## start DATA BLOCK
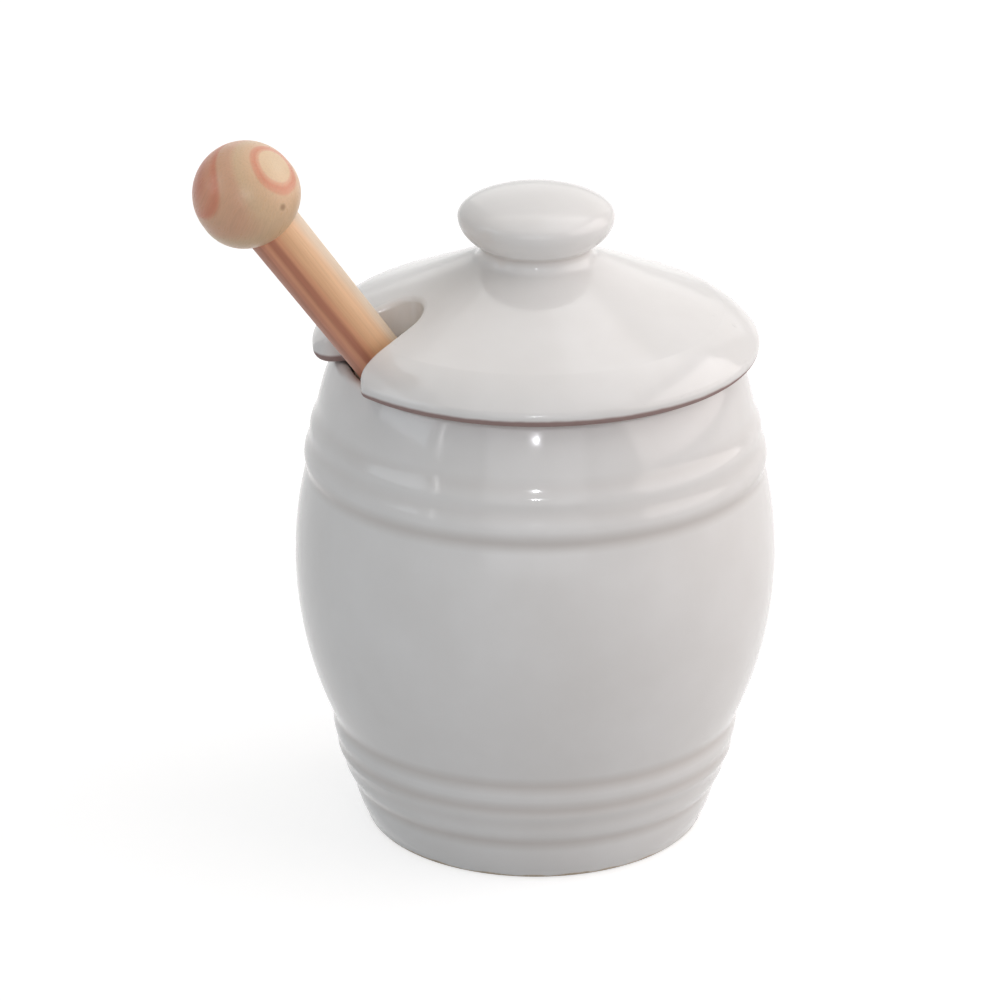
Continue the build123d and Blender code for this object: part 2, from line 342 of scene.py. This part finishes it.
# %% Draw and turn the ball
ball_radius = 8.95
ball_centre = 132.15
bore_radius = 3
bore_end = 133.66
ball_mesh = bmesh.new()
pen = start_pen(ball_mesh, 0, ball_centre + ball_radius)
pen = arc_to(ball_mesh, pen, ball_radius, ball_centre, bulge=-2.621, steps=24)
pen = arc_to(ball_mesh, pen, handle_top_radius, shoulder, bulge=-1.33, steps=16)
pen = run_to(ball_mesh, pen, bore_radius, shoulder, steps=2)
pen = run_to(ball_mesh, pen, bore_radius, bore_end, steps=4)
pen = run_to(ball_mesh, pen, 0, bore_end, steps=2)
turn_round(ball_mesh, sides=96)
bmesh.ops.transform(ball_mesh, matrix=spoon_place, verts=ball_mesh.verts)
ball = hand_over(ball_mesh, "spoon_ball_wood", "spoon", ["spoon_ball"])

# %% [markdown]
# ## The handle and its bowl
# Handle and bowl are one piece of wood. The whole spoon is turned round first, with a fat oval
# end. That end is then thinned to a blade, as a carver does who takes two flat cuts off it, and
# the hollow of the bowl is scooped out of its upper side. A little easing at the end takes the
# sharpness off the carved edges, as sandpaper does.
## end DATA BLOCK
▸ **WORK TO BE COMPLETED**
All the data must be duplicated exactly, with nothing added or removed.

▸ **WRITTEN SOLUTION**
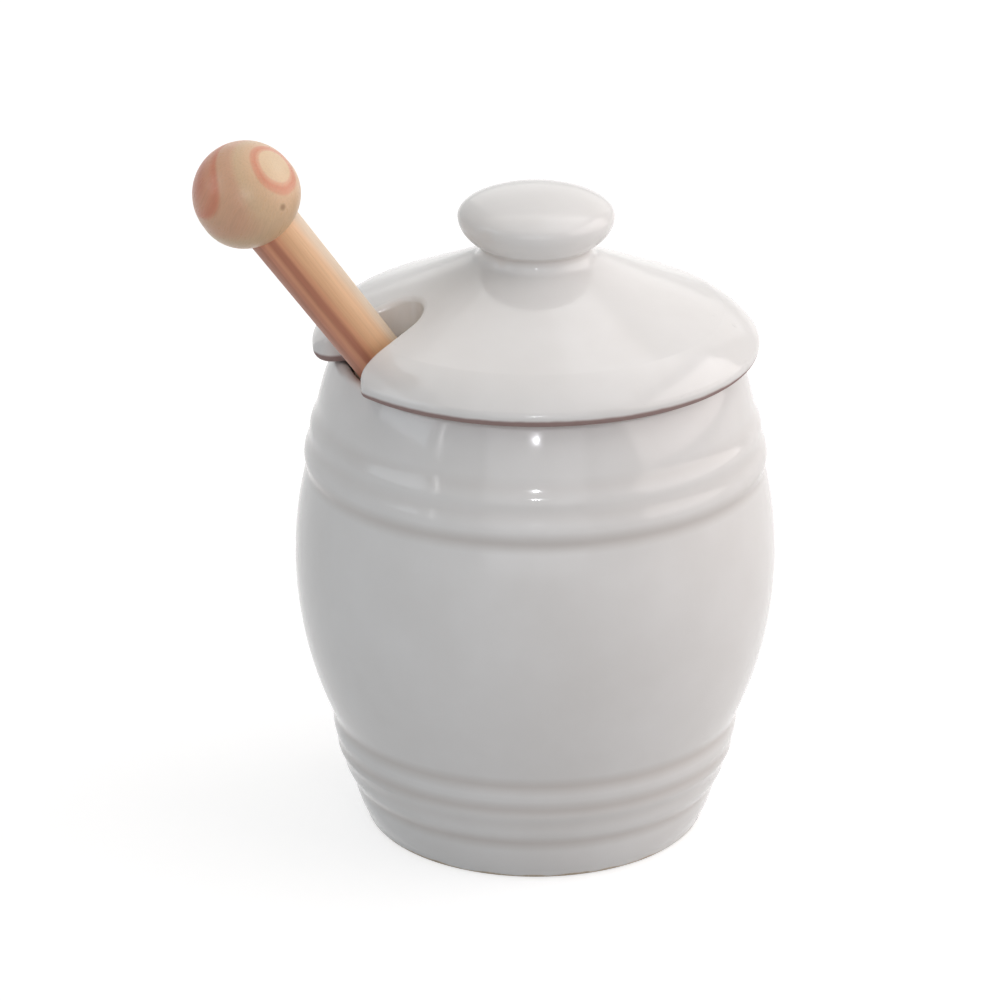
Continue the build123d and Blender code for this object: part 2, from line 342 of scene.py. This part finishes it.
# %% Draw and turn the ball
ball_radius = 8.95
ball_centre = 132.15
bore_radius = 3
bore_end = 133.66
ball_mesh = bmesh.new()
pen = start_pen(ball_mesh, 0, ball_centre + ball_radius)
pen = arc_to(ball_mesh, pen, ball_radius, ball_centre, bulge=-2.621, steps=24)
pen = arc_to(ball_mesh, pen, handle_top_radius, shoulder, bulge=-1.33, steps=16)
pen = run_to(ball_mesh, pen, bore_radius, shoulder, steps=2)
pen = run_to(ball_mesh, pen, bore_radius, bore_end, steps=4)
pen = run_to(ball_mesh, pen, 0, bore_end, steps=2)
turn_round(ball_mesh, sides=96)
bmesh.ops.transform(ball_mesh, matrix=spoon_place, verts=ball_mesh.verts)
ball = hand_over(ball_mesh, "spoon_ball_wood", "spoon", ["spoon_ball"])

# %% [markdown]
# ## The handle and its bowl
# Handle and bowl are one piece of wood. The whole spoon is turned round first, with a fat oval
# end. That end is then thinned to a blade, as a carver does who takes two flat cuts off it, and
# the hollow of the bowl is scooped out of its upper side. A little easing at the end takes the
# sharpness off the carved edges, as sandpaper does.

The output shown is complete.